The advent of voice-enabled AI that can understand accents, mixed languages, and noisy environments marks a transformative moment. While this leap in conversational AI offers the promise of more natural, effective human-machine interactions, it also ushers in ethical complexities. The personal touch of voice could make AI companionship more emotionally engaging, but that raises questions: are we ready for AI that not only understands what we say but also how we feel when we say it? And at what point does this "conversational intimacy" risk becoming manipulation or emotional dependency?
What online dating needs, from the reports of my friends who use it, is an automated tool that reduce the pipeline to a more manageable candidate set. I hear otherwise it can be a full time job finding a prospect!
It seems there was one thing about vision that could have been more emphasized. Namely, vision in relation to autonomous vehicles. Could that be an elephant in the room? Of course, there would be the ability to read any kind of sign. Not just ordinary traffic signs or location signs, but also billboards, business signs, etc. And that's just the beginning.
A properly equipped vehicle could recognize landmarks, comment on unusual circustances (e.g. a highway patrol car parked beside the road ahead), notice unusual hazards (such as road flooding or an animal about to cross the road).
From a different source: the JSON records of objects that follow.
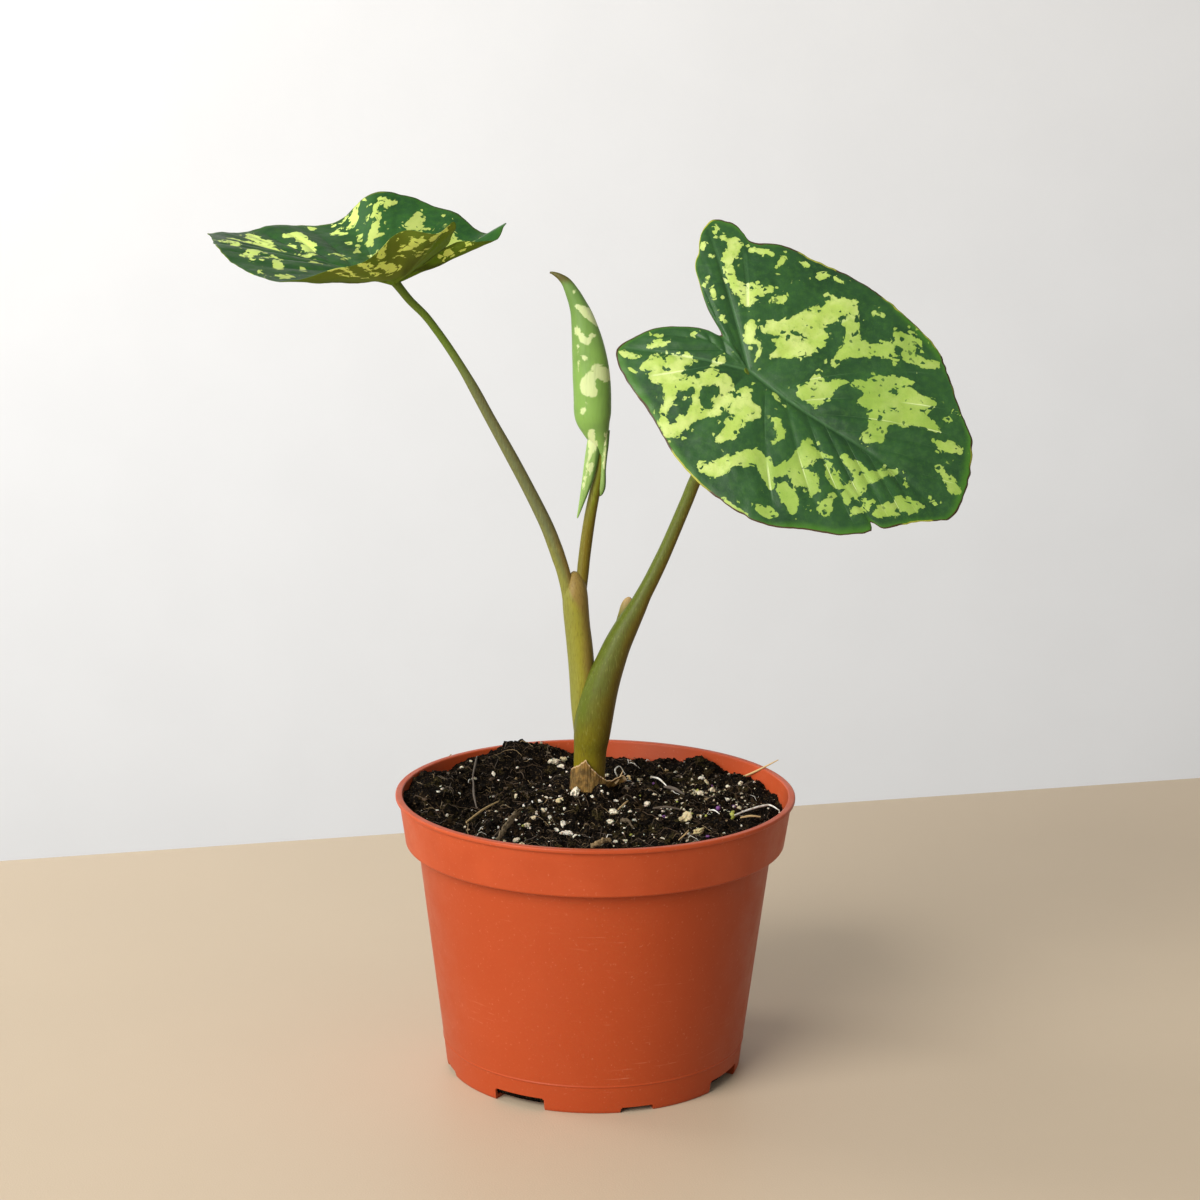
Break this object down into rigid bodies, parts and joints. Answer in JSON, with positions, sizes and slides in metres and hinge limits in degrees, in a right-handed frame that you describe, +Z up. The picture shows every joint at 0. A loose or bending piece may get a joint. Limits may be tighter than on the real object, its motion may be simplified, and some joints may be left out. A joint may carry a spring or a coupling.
{
  "type": "potted alocasia",
  "caption": "Young alocasia with mottled arrow-shaped leaves and a rolled new leaf on sheathing stems, growing in a terracotta-coloured moulded nursery pot filled with potting mix.",
  "frame": {"origin": "centre of the pot's underside", "axes": "+Z up along the pot's axis, -Y towards the plant's front, +X to the right of the front view, towards the blade that faces the front"},
  "size_m": [0.3017, 0.16, 0.3468],
  "materials": {
    "terracotta_plastic": "satin moulded plastic with light scuffs",
    "potting_mix": "loose dark peat mix with perlite, bark and fibres",
    "corm_skin": "rough brown skin",
    "dry_sheath": "dry, fibrous and torn",
    "green_petiole": "smooth, green turning brown on one side",
    "olive_petiole": "smooth, yellowish olive below and grey olive above",
    "young_petiole": "smooth and slightly glossy",
    "mottled_leaf": "satin, dark green with yellow-green patches",
    "young_leaf": "satin, pale green with cream patches"
  },
  "bodies": {
    "root": {"pot": "terracotta_plastic", "potting_soil": "potting_mix", "corm": "corm_skin", "papery_sheath": "dry_sheath", "petiole_right": "green_petiole", "petiole_left": "olive_petiole", "petiole_new": "young_petiole", "leaf_right": "mottled_leaf", "leaf_left": "mottled_leaf", "leaf_new": "young_leaf"}
  },
  "joints": []
}
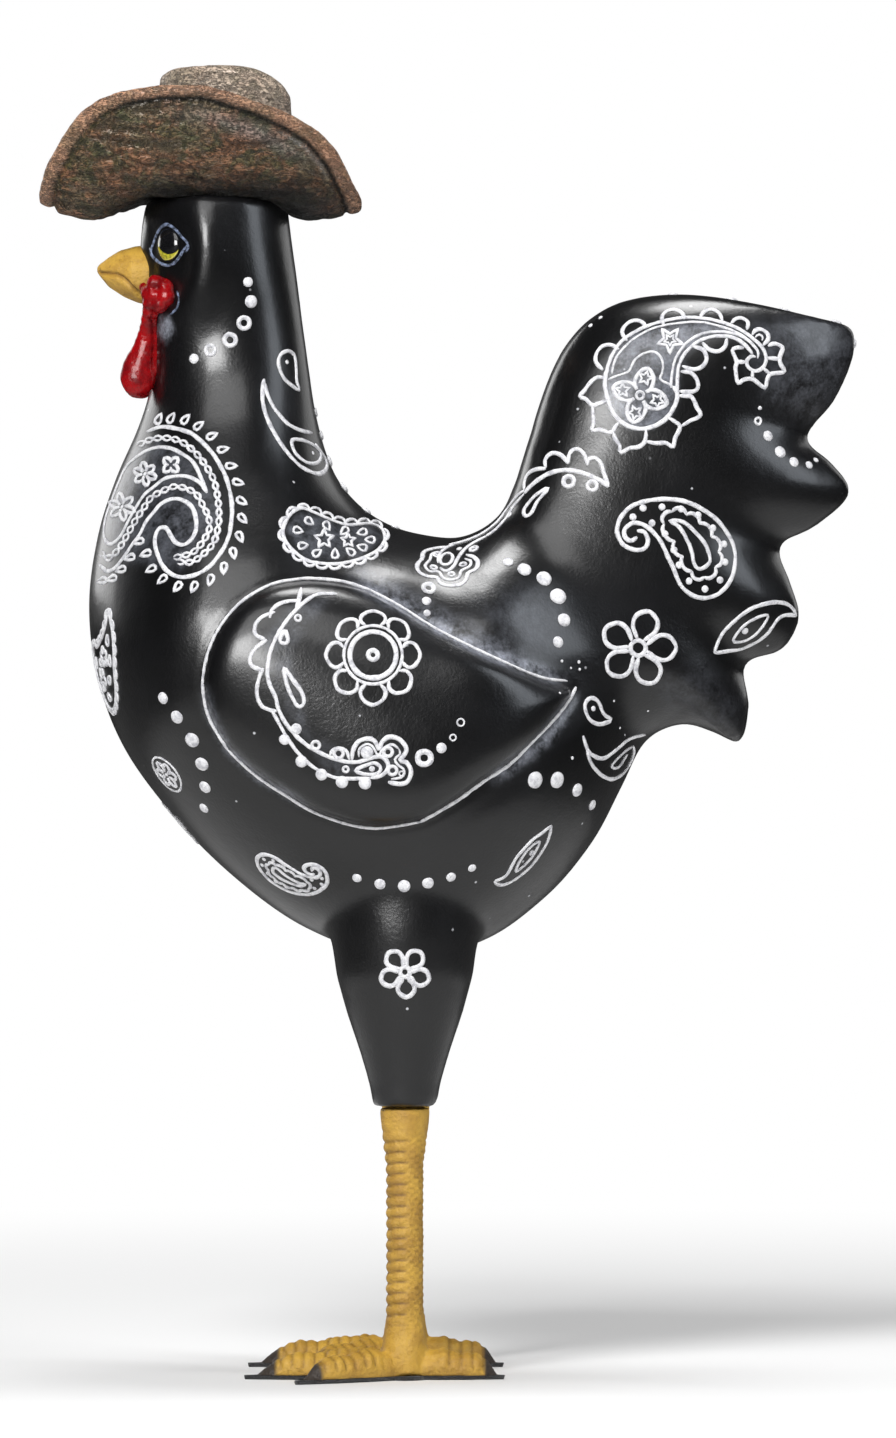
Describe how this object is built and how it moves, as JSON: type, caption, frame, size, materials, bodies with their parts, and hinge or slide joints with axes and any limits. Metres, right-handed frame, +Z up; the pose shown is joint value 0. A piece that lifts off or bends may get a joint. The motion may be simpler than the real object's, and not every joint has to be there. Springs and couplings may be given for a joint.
{
  "type": "rooster figurine",
  "caption": "Standing rooster figurine in cast resin with a curled-brim hat, raised wings, a fanned tail and white bandana line work on black.",
  "frame": {"origin": "on the ground, under the middle of the figurine's box", "axes": "+Z up, the rooster looks along -X, its tail points along +X and its left side faces -Y"},
  "size_m": [0.1901, 0.1012, 0.305],
  "materials": {
    "black_resin": "satin black paint with white line work",
    "brown_resin": "leather-brown paint with a dark wash",
    "yellow_resin": "satin mustard paint",
    "red_resin": "glossy red paint",
    "eye_gloss": "glossy painted bead",
    "steel": "plain wire rod",
    "felt": "felt"
  },
  "bodies": {
    "root": {"body_casting": "black_resin", "hat": "brown_resin", "beak": "yellow_resin", "left_wattle": "red_resin", "right_wattle": "red_resin", "left_eye": "eye_gloss", "right_eye": "eye_gloss", "left_leg": "yellow_resin", "right_leg": "yellow_resin", "left_leg_rod": "steel", "right_leg_rod": "steel", "left_foot_pad": "felt", "right_foot_pad": "felt"}
  },
  "joints": []
}
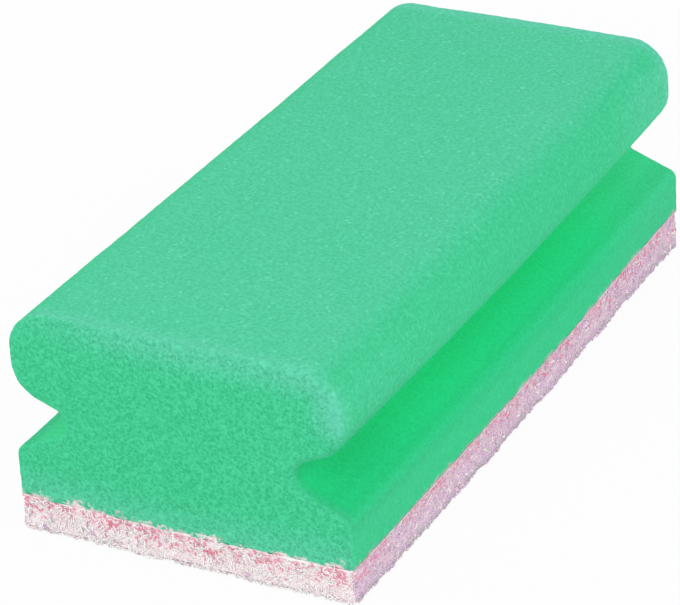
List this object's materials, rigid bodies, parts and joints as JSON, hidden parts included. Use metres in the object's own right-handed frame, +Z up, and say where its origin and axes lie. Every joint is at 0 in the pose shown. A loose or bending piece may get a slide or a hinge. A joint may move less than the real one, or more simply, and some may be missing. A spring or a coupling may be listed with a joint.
{
  "type": "cleaning sponge",
  "caption": "Hand-grip cleaning sponge: a foam block with a finger groove along each long side, glued to a flat pad of matted fibre for scouring.",
  "frame": {"origin": "middle of the pad's underside, which the sponge rests on", "axes": "+X across the sponge, +Y along its length, +Z up from the pad to the foam's flat top"},
  "size_m": [0.07, 0.15, 0.0473],
  "materials": {
    "foam": "matte",
    "glue": "matte",
    "fibre": "matte"
  },
  "bodies": {
    "root": {"foam_body": "foam", "glue_film": "glue", "scouring_pad": "fibre"}
  },
  "joints": []
}
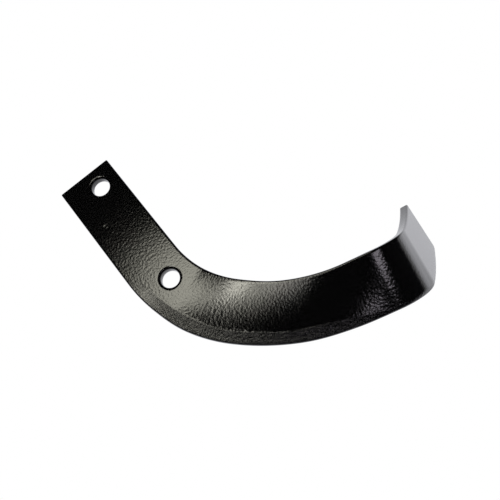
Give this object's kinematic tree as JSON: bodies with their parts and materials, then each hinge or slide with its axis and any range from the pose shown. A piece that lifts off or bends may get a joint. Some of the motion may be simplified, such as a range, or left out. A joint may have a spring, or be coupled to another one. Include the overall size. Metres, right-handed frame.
{
  "type": "rotary tiller blade",
  "caption": "Flat steel tiller blade: straight shank with bolt holes, curved edgewise and twisted, with a forged outer edge and the tip folded over.",
  "frame": {"origin": "centre of the end bolt hole, on the shank's back face", "axes": "+X along the shank from the end hole towards the heel hole, +Y towards the inside of the edgewise curve, +Z out of the front face; the tip folds towards -Z"},
  "size_m": [0.1693, 0.1448, 0.0653],
  "materials": {
    "black_paint": "gloss"
  },
  "bodies": {
    "root": {"tiller_blade": "black_paint"}
  },
  "joints": []
}
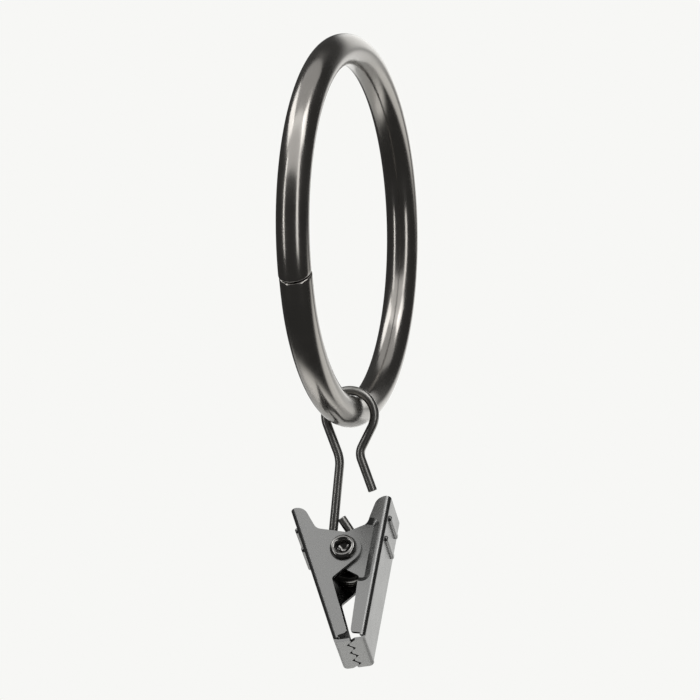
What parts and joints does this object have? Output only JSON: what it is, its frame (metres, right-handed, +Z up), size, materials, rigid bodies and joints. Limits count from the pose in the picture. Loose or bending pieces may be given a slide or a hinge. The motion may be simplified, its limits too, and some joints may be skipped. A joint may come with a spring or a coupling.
{
  "type": "curtain ring with clip",
  "caption": "Round steel curtain ring with a wire hook hung on it and a sprung toothed clip that grips the curtain's top edge.",
  "frame": {"origin": "centre of the ring, on the curtain rod's axis", "axes": "+X along the curtain rod, +Y away from the viewer, +Z up; the clip hangs below the ring"},
  "size_m": [0.0163, 0.0608, 0.0976],
  "materials": {
    "ring_enamel": "baked black-brown enamel on steel, semi-gloss",
    "hook_wire": "blackened steel wire, semi-gloss",
    "jaw_paint": "black nickel on pressed steel, satin",
    "rivet_steel": "black nickel, glossy",
    "spring_wire": "bare drawn spring wire"
  },
  "bodies": {
    "ring": {"ring": "ring_enamel"},
    "hook": {"hook": "hook_wire"},
    "clip": {"outer_jaw": "jaw_paint", "rivet": "rivet_steel", "spring": "spring_wire"},
    "inner_jaw": {"inner_jaw": "jaw_paint"}
  },
  "joints": [
    {"name": "hook_swing", "type": "hinge", "parent": "ring", "child": "hook", "pos_m": [0, 0, -0.0279], "axis": [0, 1, 0], "continuous": true},
    {"name": "clip_swing", "type": "hinge", "parent": "hook", "child": "clip", "pos_m": [-0.00025, 0.00002, -0.05113], "axis": [-0.0926, 0.8522, -0.515], "range_deg": [-4, 24]},
    {"name": "jaw_open", "type": "hinge", "parent": "clip", "child": "inner_jaw", "pos_m": [-0.00025, 0.00002, -0.05113], "axis": [0.0926, -0.8522, 0.515], "range_deg": [0, 20], "stiffness_Nm_per_rad": 0.05, "springref_deg": -28.65, "deforming": ["spring"]}
  ]
}
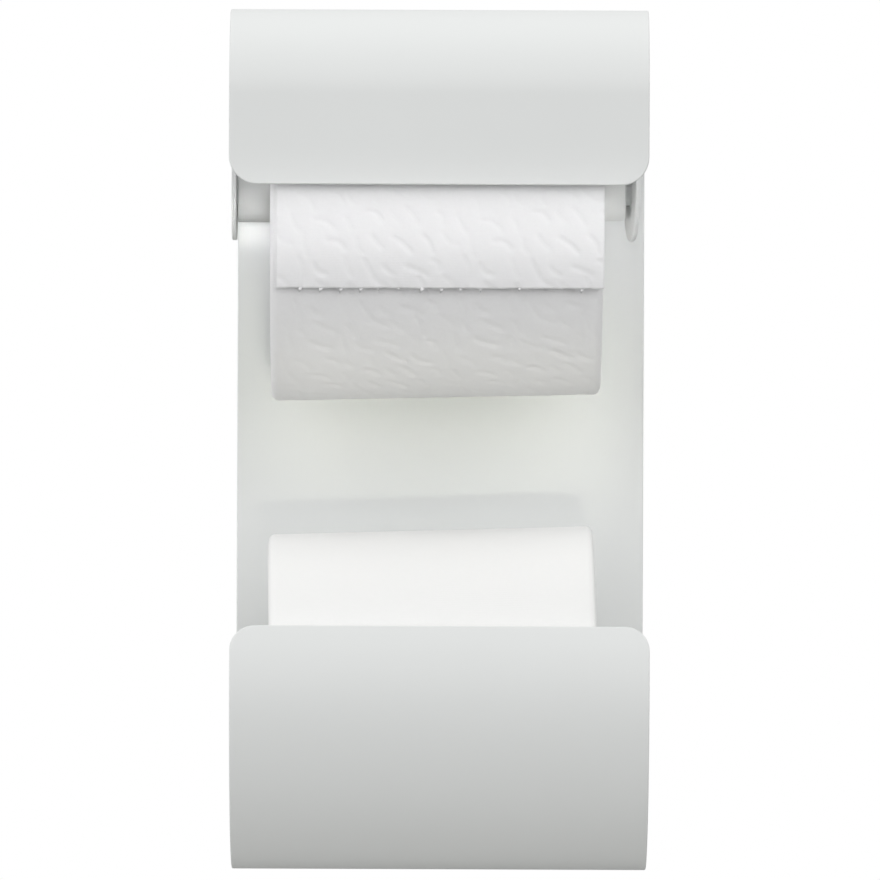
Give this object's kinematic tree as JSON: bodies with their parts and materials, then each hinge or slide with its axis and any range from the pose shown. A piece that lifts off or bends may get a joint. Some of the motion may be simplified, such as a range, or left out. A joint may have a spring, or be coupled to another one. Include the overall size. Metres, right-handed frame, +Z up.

Or it could be instructed to follow directional information the driver had been given to find a friend's house - or use photos it had been shown to look for important features. ("Turn right 100 yards beyond the large oak tree across from the brown split-level house.") Basically almost anything a human driver could (or should) see.
Vision-equipped AVs would be a lot safer.
Ethan, this is a very good piece. I don't have a ton to add other than to add my voice to what you're saying: a new paradigm is here, and we're not sure where this will lead us. Thanks for inspiring some thought today!
Asking Bing to improve an image it generated... Honestly, I never thought about that.
I mean.. it's insane! And the result looks better! Gonna try on some images I generated with Midjourney...
Thanks for this!
I watched/listened to a pod on YT several months ago called “Diary of a CEO” the man interviewed was Mo Gawdat, I don’t remember the interviewer’s name, but all his pods have the same title.
Mo, an Egyptian man, was the CEO at Google for 7 years, and has written a book re: AI called “Scary Smart”.
He’s easy to understand, definitely Scary, and worth a look.
Thanks Ethan, excellent summary/update. I find your posts very helpful and insightful.
Does anyone else find themselves fluctuating between diametrically opposed positions on A.I.? I’m kinda the expert on this in my workplace. I’m using it loads and it’s making my life easier. But at the same time some of the implications of A.I. make me want to disconnect completely and pretty much go off grid.
I suppose that’s just a concentrated version of how I feel about a lot of tech...
Fascinating. What is Pi? You suggested downloading it to try chatting with it. I was terrified and fascinated at the same time. I googled what it was and came up with a crypto currency option and a gaming option. I don’t think that was what you were talking about...
Excellent article. I totally agree with you.
We work with lots of people who prefer filling out paper forms. I'm wondering with the visual capabilities if we will be able to offer that as an option along with the option to voice their answers?
Excellent as always but GAAAAA! Recognizing Hershey Park is not amazing if you're broadcasting your IP address. You say "GPT-4 with vision was able to do this despite not being connected to the internet", which is impossible. Do you mean you submitted the photo when back at Penn?